The Trilateral Commission was established for a term of three years with an aim to foster closer economic and political cooperation of US and Canada with Europe and Japan. It operates as a kind of an international foreign affairs council, renewing its term every three years, with the current term expiring in 2015.

In addition to concentrated political power, the core of this organization is capital. As a result, the Trilateral Commission brings together officials of the World Bank, European Central Bank, International Monetary Fund and most major international banks.

It also advocates for the interests of multinational companies.

Although the Commission's activities have always been discreet, they also included the media, that is, top media officials who were allowed to attend the meetings on condition that nothing of what they heard could be released to the public, even unofficially.

What the public could have learned about the "one world plan" is that the Trilateral Commission intends to consolidate and control the four centers of power: political, monetary, intellectual and spiritual, all in the interest of creating a more peaceful and more productive global community.

The European group originally comprised the West European countries, members of the then European Economic Community (ECC). As the EEC expanded, new members joined the Commission.

Croatia joined the Trilateral Commission in 2012, and starting from last year, Serbia is its youngest member. Besides Norway, Serbia is the only country in the European group that is not an EU member state.

"Great place"

Aleksandar Vučić said on Saturday that Serbia wanted and would be part of the solution and promoter of stability in the Western Balkans.

Welcoming the participants of a meeting of the Trilateral Commission in Belgrade on Saturday, Vučić said that strong countries had clear ideas concerning the principles of democracy and market economy and those societies alone had the strength to deal with the challenges of the 21st century.

Serbia wants and will be part of the solution and a promoter of stability in this part of the world as much as possible. We will contribute to a better global society, while fostering tradition and our national interests. Only a world of equals can be a world of the future, said Vučić.

The Serbian prime minister stressed that Serbia's key foreign policy objective was membership of the EU, pointing out that Serbia wanted to find its place in Europe not only in economic but also in political terms.

Vučić said that he did not want to hide his satisfaction about the European Commission’s progress report for the current year, but he was confident that the year to come would be even better.

We will be far more successful when we complete the reforms, but we need to put in more effort, he said.

Observing that Serbia had been the first country in South East Europe to start fiscal consolidation measures without external pressures, Vučić said that the measures were welcomed by the International Monetary Fund (IMF) and the World Bank (WB) and other relevant institutions.

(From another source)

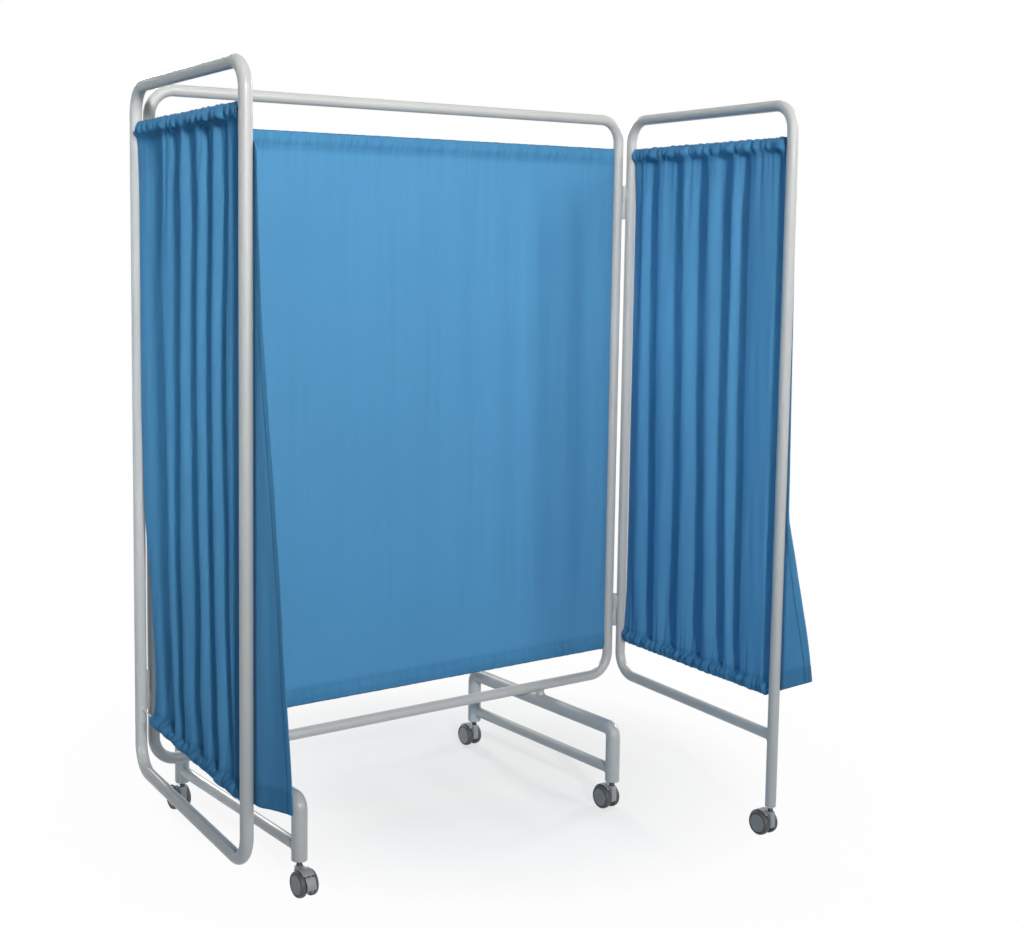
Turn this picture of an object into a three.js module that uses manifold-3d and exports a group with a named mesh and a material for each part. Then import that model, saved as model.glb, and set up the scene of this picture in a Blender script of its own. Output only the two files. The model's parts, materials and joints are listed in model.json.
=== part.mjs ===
// A ward privacy screen: a wide centre panel on two wheeled feet, with a folding wing hinged to each side.
// Millimetres, +Z up. Everything is placed from the middle of the centre panel, and at the end the whole
// screen is moved so that its origin is the middle of its footprint on the floor.

import * as THREE from 'three';
import { mergeVertices } from 'three/addons/utils/BufferGeometryUtils.js';
import Module from 'manifold-3d';

const wasm = await Module();
wasm.setup();

// Clearances that every piece shares
const seatGap = 0.3; // between two pieces that touch
const overrun = 3; // how far a cut runs past the face that it opens
const weldDistance = 0.001; // corners closer than this are one corner

// Frame tubes
const tubeRadius = 12.5;
const tubeWall = 1.5;
const cornerRadius = 55; // centre line of a frame's bends
const topRailHeight = 1657;
const bottomRailHeight = 236;
const centreWidth = 1285; // between the centre lines of the posts
const wingWidth = 588;
const weldBead = 1.2; // how far a fillet weld stands proud
const weldLength = 9;

// Feet
const legRadius = 17;
const legWall = 2;
const legBendRadius = 20;
const riserHeight = 8.5; // between the hoop and the bottom rail
const hoopHeight = bottomRailHeight - tubeRadius - riserHeight - legRadius; // centre line of the hoop's top
const footHalfLength = 276; // from the centre panel to a leg's centre line
const leftFootInset = 198.5; // from the centre panel's post to the foot
const rightFootInset = 223;
const stretcherHeight = 98.5;
const legEndHeight = 70;
const riserTopRadius = 8.5;
const riserFootRadius = 12.5;

// Hinges
const barrelRadius = 5;
const barrelLength = 42.5;
const barrelEnd = 5; // closed end of a barrel
const barrelWebWidth = 7;
const pinRadius = 2.5;
const upperHingeDrop = 203; // from the top rail to the middle of the upper hinge
const lowerHingeRise = 166; // from the bottom rail to the middle of the lower hinge
const hingeTurn = THREE.MathUtils.degToRad(20); // how far the barrels sit forward of the posts
const squareFold = THREE.MathUtils.degToRad(90);
const leftFold = THREE.MathUtils.degToRad(84); // 0 is in line with the centre panel, 180 is folded flat
const rightFold = THREE.MathUtils.degToRad(96);

// Curtains and the rods through their casings
const clothTopDrop = 70; // from the top rail to the curtain's top edge
const casingHeight = 38;
const casingHalfDepth = 5;
const clothHalfDepth = 1.3;
const rodRadius = 1.5;
const rodSeat = 5; // how far a rod's end reaches past the tube's wall
const centreClothRise = 65; // from the bottom rail to the curtain's bottom edge
const leftClothRise = 109;
const rightClothRise = 84;
const foldDepth = 13;
const puckerDepth = 3;
const casingPucker = 1.6;
const foldSpread = 150; // below a casing, the height in which the folds open out
const leftValleyShares = [0.245, 0.465, 0.605, 0.728, 0.838];
const rightValleyShares = [0.19, 0.36, 0.51, 0.66, 0.765];
const centreFoldCount = 7;
const flapTurn = 48; // before the outer post, where the cloth starts to turn behind it
const flapOffset = 15.5; // from the middle of the frame to the flap behind the post
const flapStep = 24; // height of the two rows in which the flap clears the post
const leftFlapReach = 175;
const leftFlapRise = 50;
const leftFlapDrop = 277; // from the top rail to where the flap starts to widen
const rightFlapReach = 92;
const rightFlapRise = 34;
const rightFlapDrop = 935;
const leftPull = 66; // how far the left curtain is drawn away from its inner post
const leftPullHeight = 480; // where that starts, above the curtain's bottom edge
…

Vučić pointed to Serbia’s unique strategic advantage arising from its trade agreements with the Russian Federation, the EU and China and other countries, and urged Serbian partners to use it, just like the friends from the UAE, who had recognized the advantage.

Serbia, he stressed, was a natural ally of the United States and other countries in the fight against terrorism and global threats to the world, and would continue contributing to that fight.

Serbia’s chairmanship of the OSCE next year will show that Serbia is committed to resolving all issues and problems by peaceful means, Vučić said.

Vučić recalled the signing of the Brussels agreement, which he said was signed for the very reason of finding peaceful means to resolve issues between Belgrade and Pristina, adding that he was looking forward to seeing the government in Pristina formed so that the talks could be resumed.

The Serbian prime minister said that relations in the region have never been better.

Despite the recent serious incident at the Euro 2016 qualifier between Serbia and Albania, Albanian Prime Minister Edi Rama is coming to Serbia in about ten days from now, the first such meeting after 68 years, Vučić said, expressing the expectation that he and Rama would be able to find “the lowest common denominator” to serve the interests of both countries.

Recalling the fact that all the countries of the Western Balkans were en route to Europe, the prime minister stressed that Serbia stood ready to take part in joint projects.

A better future is at hand for us in the Western Balkans and Serbia, and in contrast to the situation a century ago, we are ready to go ahead in the direction of the future. Belgrade is a great place for dialogue and exchange of opinions and agreements about the future. We have big plans for our country and plenty of ideas to help our citizens live better lives, concluded Vučić.